■ Your objective: Reproduce every entry exactly, without alteration.

::: Information provided

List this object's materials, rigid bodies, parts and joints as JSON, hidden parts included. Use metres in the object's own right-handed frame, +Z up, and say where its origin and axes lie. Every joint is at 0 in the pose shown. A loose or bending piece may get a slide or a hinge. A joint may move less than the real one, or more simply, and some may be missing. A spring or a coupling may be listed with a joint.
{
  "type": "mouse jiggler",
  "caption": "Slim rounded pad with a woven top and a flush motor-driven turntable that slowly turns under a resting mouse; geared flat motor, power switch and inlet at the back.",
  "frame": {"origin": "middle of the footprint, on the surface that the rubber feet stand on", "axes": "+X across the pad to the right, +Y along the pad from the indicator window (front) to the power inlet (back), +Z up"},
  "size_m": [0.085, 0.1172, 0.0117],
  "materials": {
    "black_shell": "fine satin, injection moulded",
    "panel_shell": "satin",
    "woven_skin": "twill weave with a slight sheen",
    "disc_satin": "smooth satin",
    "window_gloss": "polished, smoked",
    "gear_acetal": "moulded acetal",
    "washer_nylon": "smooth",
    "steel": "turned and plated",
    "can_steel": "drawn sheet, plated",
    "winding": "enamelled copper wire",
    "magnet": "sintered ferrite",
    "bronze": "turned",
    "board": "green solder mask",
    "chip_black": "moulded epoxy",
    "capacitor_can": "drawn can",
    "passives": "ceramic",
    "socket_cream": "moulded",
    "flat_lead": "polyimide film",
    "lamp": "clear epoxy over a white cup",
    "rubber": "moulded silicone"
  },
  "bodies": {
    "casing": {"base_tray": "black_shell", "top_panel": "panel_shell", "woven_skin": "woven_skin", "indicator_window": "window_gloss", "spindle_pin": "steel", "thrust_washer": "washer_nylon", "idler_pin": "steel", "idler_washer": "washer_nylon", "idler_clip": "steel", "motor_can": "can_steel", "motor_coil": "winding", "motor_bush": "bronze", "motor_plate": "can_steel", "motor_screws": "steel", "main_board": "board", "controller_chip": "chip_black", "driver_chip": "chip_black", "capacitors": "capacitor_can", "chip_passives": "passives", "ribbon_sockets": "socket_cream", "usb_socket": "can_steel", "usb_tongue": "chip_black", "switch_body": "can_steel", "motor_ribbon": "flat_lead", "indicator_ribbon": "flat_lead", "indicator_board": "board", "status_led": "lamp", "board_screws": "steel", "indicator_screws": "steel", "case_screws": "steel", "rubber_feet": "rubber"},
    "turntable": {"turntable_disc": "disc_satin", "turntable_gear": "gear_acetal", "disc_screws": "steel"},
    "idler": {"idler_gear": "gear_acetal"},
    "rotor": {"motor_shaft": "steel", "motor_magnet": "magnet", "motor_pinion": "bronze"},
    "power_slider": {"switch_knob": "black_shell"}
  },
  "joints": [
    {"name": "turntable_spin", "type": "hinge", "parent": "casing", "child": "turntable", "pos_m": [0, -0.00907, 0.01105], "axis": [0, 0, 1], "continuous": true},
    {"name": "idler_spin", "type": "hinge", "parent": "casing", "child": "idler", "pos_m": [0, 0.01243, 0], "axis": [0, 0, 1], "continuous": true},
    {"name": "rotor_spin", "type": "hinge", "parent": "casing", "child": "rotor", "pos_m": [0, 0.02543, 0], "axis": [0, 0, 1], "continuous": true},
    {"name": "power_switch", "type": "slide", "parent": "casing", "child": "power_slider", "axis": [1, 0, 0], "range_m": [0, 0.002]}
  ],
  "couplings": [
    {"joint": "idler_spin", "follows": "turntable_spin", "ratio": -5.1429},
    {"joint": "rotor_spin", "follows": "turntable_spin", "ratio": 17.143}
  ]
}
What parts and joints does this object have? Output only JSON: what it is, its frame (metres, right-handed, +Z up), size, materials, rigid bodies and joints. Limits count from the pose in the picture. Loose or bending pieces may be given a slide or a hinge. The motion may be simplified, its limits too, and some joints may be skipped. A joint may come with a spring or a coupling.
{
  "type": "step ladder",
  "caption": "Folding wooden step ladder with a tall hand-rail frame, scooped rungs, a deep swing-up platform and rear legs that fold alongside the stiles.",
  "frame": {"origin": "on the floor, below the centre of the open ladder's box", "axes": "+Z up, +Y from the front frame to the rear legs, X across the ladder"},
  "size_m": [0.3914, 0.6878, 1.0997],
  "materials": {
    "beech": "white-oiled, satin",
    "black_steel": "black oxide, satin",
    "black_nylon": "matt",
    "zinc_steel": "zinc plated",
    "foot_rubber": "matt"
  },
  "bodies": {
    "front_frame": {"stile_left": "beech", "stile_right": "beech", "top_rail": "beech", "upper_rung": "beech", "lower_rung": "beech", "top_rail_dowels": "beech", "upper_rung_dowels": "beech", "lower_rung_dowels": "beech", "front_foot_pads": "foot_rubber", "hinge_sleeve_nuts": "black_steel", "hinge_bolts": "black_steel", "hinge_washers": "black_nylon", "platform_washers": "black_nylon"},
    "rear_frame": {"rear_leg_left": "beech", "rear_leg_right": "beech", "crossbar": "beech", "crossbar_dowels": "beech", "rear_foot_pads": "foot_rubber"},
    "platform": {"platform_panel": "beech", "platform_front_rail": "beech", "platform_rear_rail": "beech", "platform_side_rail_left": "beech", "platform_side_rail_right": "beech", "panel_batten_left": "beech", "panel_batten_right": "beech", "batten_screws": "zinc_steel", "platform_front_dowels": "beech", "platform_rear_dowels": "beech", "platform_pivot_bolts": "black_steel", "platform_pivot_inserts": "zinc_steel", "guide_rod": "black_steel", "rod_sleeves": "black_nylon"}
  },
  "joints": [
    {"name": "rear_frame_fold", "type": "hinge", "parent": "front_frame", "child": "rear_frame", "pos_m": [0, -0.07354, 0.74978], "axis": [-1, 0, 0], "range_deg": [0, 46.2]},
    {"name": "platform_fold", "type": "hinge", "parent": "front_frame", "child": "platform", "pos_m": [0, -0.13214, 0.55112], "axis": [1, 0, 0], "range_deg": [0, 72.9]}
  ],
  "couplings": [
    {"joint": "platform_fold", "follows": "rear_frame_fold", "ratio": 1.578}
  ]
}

::::::

■ Task response:
List this object's materials, rigid bodies, parts and joints as JSON, hidden parts included. Use metres in the object's own right-handed frame, +Z up, and say where its origin and axes lie. Every joint is at 0 in the pose shown. A loose or bending piece may get a slide or a hinge. A joint may move less than the real one, or more simply, and some may be missing. A spring or a coupling may be listed with a joint.
{
  "type": "mouse jiggler",
  "caption": "Slim rounded pad with a woven top and a flush motor-driven turntable that slowly turns under a resting mouse; geared flat motor, power switch and inlet at the back.",
  "frame": {"origin": "middle of the footprint, on the surface that the rubber feet stand on", "axes": "+X across the pad to the right, +Y along the pad from the indicator window (front) to the power inlet (back), +Z up"},
  "size_m": [0.085, 0.1172, 0.0117],
  "materials": {
    "black_shell": "fine satin, injection moulded",
    "panel_shell": "satin",
    "woven_skin": "twill weave with a slight sheen",
    "disc_satin": "smooth satin",
    "window_gloss": "polished, smoked",
    "gear_acetal": "moulded acetal",
    "washer_nylon": "smooth",
    "steel": "turned and plated",
    "can_steel": "drawn sheet, plated",
    "winding": "enamelled copper wire",
    "magnet": "sintered ferrite",
    "bronze": "turned",
    "board": "green solder mask",
    "chip_black": "moulded epoxy",
    "capacitor_can": "drawn can",
    "passives": "ceramic",
    "socket_cream": "moulded",
    "flat_lead": "polyimide film",
    "lamp": "clear epoxy over a white cup",
    "rubber": "moulded silicone"
  },
  "bodies": {
    "casing": {"base_tray": "black_shell", "top_panel": "panel_shell", "woven_skin": "woven_skin", "indicator_window": "window_gloss", "spindle_pin": "steel", "thrust_washer": "washer_nylon", "idler_pin": "steel", "idler_washer": "washer_nylon", "idler_clip": "steel", "motor_can": "can_steel", "motor_coil": "winding", "motor_bush": "bronze", "motor_plate": "can_steel", "motor_screws": "steel", "main_board": "board", "controller_chip": "chip_black", "driver_chip": "chip_black", "capacitors": "capacitor_can", "chip_passives": "passives", "ribbon_sockets": "socket_cream", "usb_socket": "can_steel", "usb_tongue": "chip_black", "switch_body": "can_steel", "motor_ribbon": "flat_lead", "indicator_ribbon": "flat_lead", "indicator_board": "board", "status_led": "lamp", "board_screws": "steel", "indicator_screws": "steel", "case_screws": "steel", "rubber_feet": "rubber"},
    "turntable": {"turntable_disc": "disc_satin", "turntable_gear": "gear_acetal", "disc_screws": "steel"},
    "idler": {"idler_gear": "gear_acetal"},
    "rotor": {"motor_shaft": "steel", "motor_magnet": "magnet", "motor_pinion": "bronze"},
    "power_slider": {"switch_knob": "black_shell"}
  },
  "joints": [
    {"name": "turntable_spin", "type": "hinge", "parent": "casing", "child": "turntable", "pos_m": [0, -0.00907, 0.01105], "axis": [0, 0, 1], "continuous": true},
    {"name": "idler_spin", "type": "hinge", "parent": "casing", "child": "idler", "pos_m": [0, 0.01243, 0], "axis": [0, 0, 1], "continuous": true},
    {"name": "rotor_spin", "type": "hinge", "parent": "casing", "child": "rotor", "pos_m": [0, 0.02543, 0], "axis": [0, 0, 1], "continuous": true},
    {"name": "power_switch", "type": "slide", "parent": "casing", "child": "power_slider", "axis": [1, 0, 0], "range_m": [0, 0.002]}
  ],
  "couplings": [
    {"joint": "idler_spin", "follows": "turntable_spin", "ratio": -5.1429},
    {"joint": "rotor_spin", "follows": "turntable_spin", "ratio": 17.143}
  ]
}
What parts and joints does this object have? Output only JSON: what it is, its frame (metres, right-handed, +Z up), size, materials, rigid bodies and joints. Limits count from the pose in the picture. Loose or bending pieces may be given a slide or a hinge. The motion may be simplified, its limits too, and some joints may be skipped. A joint may come with a spring or a coupling.
{
  "type": "step ladder",
  "caption": "Folding wooden step ladder with a tall hand-rail frame, scooped rungs, a deep swing-up platform and rear legs that fold alongside the stiles.",
  "frame": {"origin": "on the floor, below the centre of the open ladder's box", "axes": "+Z up, +Y from the front frame to the rear legs, X across the ladder"},
  "size_m": [0.3914, 0.6878, 1.0997],
  "materials": {
    "beech": "white-oiled, satin",
    "black_steel": "black oxide, satin",
    "black_nylon": "matt",
    "zinc_steel": "zinc plated",
    "foot_rubber": "matt"
  },
  "bodies": {
    "front_frame": {"stile_left": "beech", "stile_right": "beech", "top_rail": "beech", "upper_rung": "beech", "lower_rung": "beech", "top_rail_dowels": "beech", "upper_rung_dowels": "beech", "lower_rung_dowels": "beech", "front_foot_pads": "foot_rubber", "hinge_sleeve_nuts": "black_steel", "hinge_bolts": "black_steel", "hinge_washers": "black_nylon", "platform_washers": "black_nylon"},
    "rear_frame": {"rear_leg_left": "beech", "rear_leg_right": "beech", "crossbar": "beech", "crossbar_dowels": "beech", "rear_foot_pads": "foot_rubber"},
    "platform": {"platform_panel": "beech", "platform_front_rail": "beech", "platform_rear_rail": "beech", "platform_side_rail_left": "beech", "platform_side_rail_right": "beech", "panel_batten_left": "beech", "panel_batten_right": "beech", "batten_screws": "zinc_steel", "platform_front_dowels": "beech", "platform_rear_dowels": "beech", "platform_pivot_bolts": "black_steel", "platform_pivot_inserts": "zinc_steel", "guide_rod": "black_steel", "rod_sleeves": "black_nylon"}
  },
  "joints": [
    {"name": "rear_frame_fold", "type": "hinge", "parent": "front_frame", "child": "rear_frame", "pos_m": [0, -0.07354, 0.74978], "axis": [-1, 0, 0], "range_deg": [0, 46.2]},
    {"name": "platform_fold", "type": "hinge", "parent": "front_frame", "child": "platform", "pos_m": [0, -0.13214, 0.55112], "axis": [1, 0, 0], "range_deg": [0, 72.9]}
  ],
  "couplings": [
    {"joint": "platform_fold", "follows": "rear_frame_fold", "ratio": 1.578}
  ]
}